Oui, Jésus a dit : « Heureux les pauvres », non pas parce que la pauvreté, qu’elle soit « de cœur », comme en saint Matthieu ou tout simplement la « pauvreté » comme en saint Luc, serait en soi désirable, mais parce qu’ils passent désormais au premier plan. Jésus fait monter, des derniers aux premiers rangs, les « humbles du pays » (Sophonie 2, 3), les oubliés de l’Histoire que nous ne voyons pas, à côté de qui nous passons sans penser que nous serons jugés aussi sur ce que nous n’avons pas fait, puisqu’il est écrit : « Ce que vous n’avez pas fait à ces petits qui sont mes frères, à moi non plus vous ne l’avez pas fait » (Mt 25, 45) ! Les Béatitudes seront toujours là pour nous empêcher d’avoir bonne conscience car « voilà ce que Dieu a choisi : ce qui est faible dans le monde pour couvrir de confusion ce qui est fort, ce qui est méprisé…, ce qui n’est pas » (1 Co 1, 27-28).

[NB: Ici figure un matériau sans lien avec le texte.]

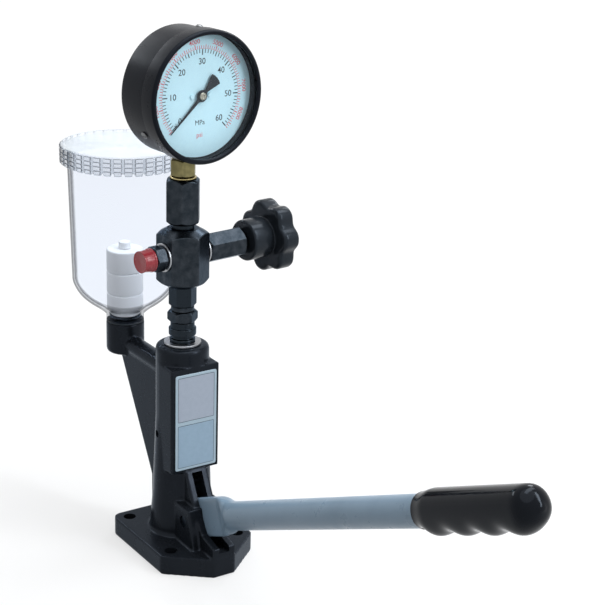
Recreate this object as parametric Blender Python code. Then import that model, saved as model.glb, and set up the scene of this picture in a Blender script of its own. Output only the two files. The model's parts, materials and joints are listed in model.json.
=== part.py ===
# Hand-pumped diesel injector tester: a cast stand with a plunger pump worked by a long lever,
# an oil cup behind it, and a hexagonal manifold that carries the pressure gauge, the outlet
# and the shut-off valve. Metres, +Z up. The origin is the pump axis at the underside of the
# base plate, the lever points along +X and the shut-off valve along +Y.

import math

import bmesh
import bpy
from mathutils import Matrix, Vector

MM = 0.001
DEGREE = math.pi / 180.0

# Play and overruns shared by every piece
GAP = 0.3 * MM            # left between two faces that rest on each other
FIT = 0.08 * MM           # radial play of a shaft, a thread or a plug in its hole
OVERRUN = 4.0 * MM        # how far a cutter runs past the face it opens
SINK = 1.0 * MM           # how far one cast shape starts inside the next

# Facets round a circle
FINE = 36
MIDDLE = 24
COARSE = 18
SMALL = 10

# Base plate of the casting
PLATE_HEIGHT = 16.6 * MM
PLATE_REAR = 45.5 * MM
PLATE_SHOULDER = 43.5 * MM
PLATE_NOSE = 71.9 * MM
PLATE_HALF_WIDTH = 43.8 * MM
NOSE_HALF_WIDTH = 9.4 * MM
PLATE_CORNER = 9.0 * MM
PLATE_BEVEL = 1.4 * MM
BOLT_HOLE_RADIUS = 5.3 * MM
BOLT_REAR = 34.2 * MM
BOLT_FRONT = 38.5 * MM
BOLT_SIDE = 32.1 * MM

# Column of the casting, with the flat pad for the plate on its front
COLUMN_HEIGHT = 182.4 * MM
COLUMN_FOOT_RADIUS = 27.4 * MM
COLUMN_LOW_RADIUS = 24.4 * MM
COLUMN_LOW_HEIGHT = 52.0 * MM
COLUMN_TOP_RADIUS = 22.2 * MM
COLUMN_TOP_ROUND = 4.0 * MM
PAD_FRONT = 22.5 * MM
PAD_HALF_WIDTH = 22.4 * MM
PAD_BOTTOM = 76.0 * MM
PAD_TOP = 168.4 * MM
PAD_BEVEL = 1.2 * MM
LABEL_HALF_WIDTH = 19.3 * MM
LABEL_HEIGHT = 84.6 * MM
LABEL_THICKNESS = 0.7 * MM
LABEL_CORNER = 2.0 * MM
LABEL_RAISE = 3.0 * MM

# Bores of the casting: a wide one for tappet and spring, a narrower one for the pump barrel
SPRING_BORE_RADIUS = 14.0 * MM
SPRING_BORE_BOTTOM = 30.0 * MM
SPRING_BORE_TOP = 97.0 * MM
BARREL_RADIUS = 11.0 * MM
LOCK_SCREW_HEIGHT = 104.5 * MM
LOCK_SCREW_RADIUS = 3.0 * MM
LOCK_SCREW_ANGLE = -97.0 * DEGREE

# Lever fork at the front of the casting
SLOT_HALF_WIDTH = 4.8 * MM
CHEEK_THICKNESS = 5.5 * MM
CHEEK_TOP = 82.0 * MM
SLOT_TOP = 75.6 * MM
NOSE_TOP = 26.0 * MM
NOSE_FLOOR = 21.0 * MM
NOSE_WALL = 9.0 * MM
SHOULDER_HALF_WIDTH = 17.6 * MM
SHOULDER_REAR = 16.0 * MM
SHOULDER_FRONT = 42.0 * MM
SHOULDER_TOP = 49.6 * MM
SHOULDER_TOE = 8.0 * MM
FORK_BEVEL = 0.8 * MM

# Front edge of each cheek, from the pad down to the nose, as places along X and Z
CHEEK_EDGE_X = (24.4 * MM, 35.7 * MM, 51.3 * MM, 68.5 * MM)
CHEEK_EDGE_Z = (77.0 * MM, 55.2 * MM, 30.4 * MM, NOSE_TOP)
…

Désormais, toutes les idoles du monde moderne auront cette blessure au flanc qui les empêchera d’être le tout de la vie humaine. La loi du plus fort, la loi du profit, la loi du marché, la loi du désir ne rendent pas raison du sens de la vie. Jésus a inversé la mécanique infernale de la marchandisation des âmes et des corps pour rétablir la primauté de l’esprit dans sa condition charnelle. Il nous invite à ne pas déserter ce combat. C’est un combat pour Dieu et un combat pour l’homme car la gloire de Dieu, c’est l’homme vivant et la vie de l’homme, c’est la vision de Dieu.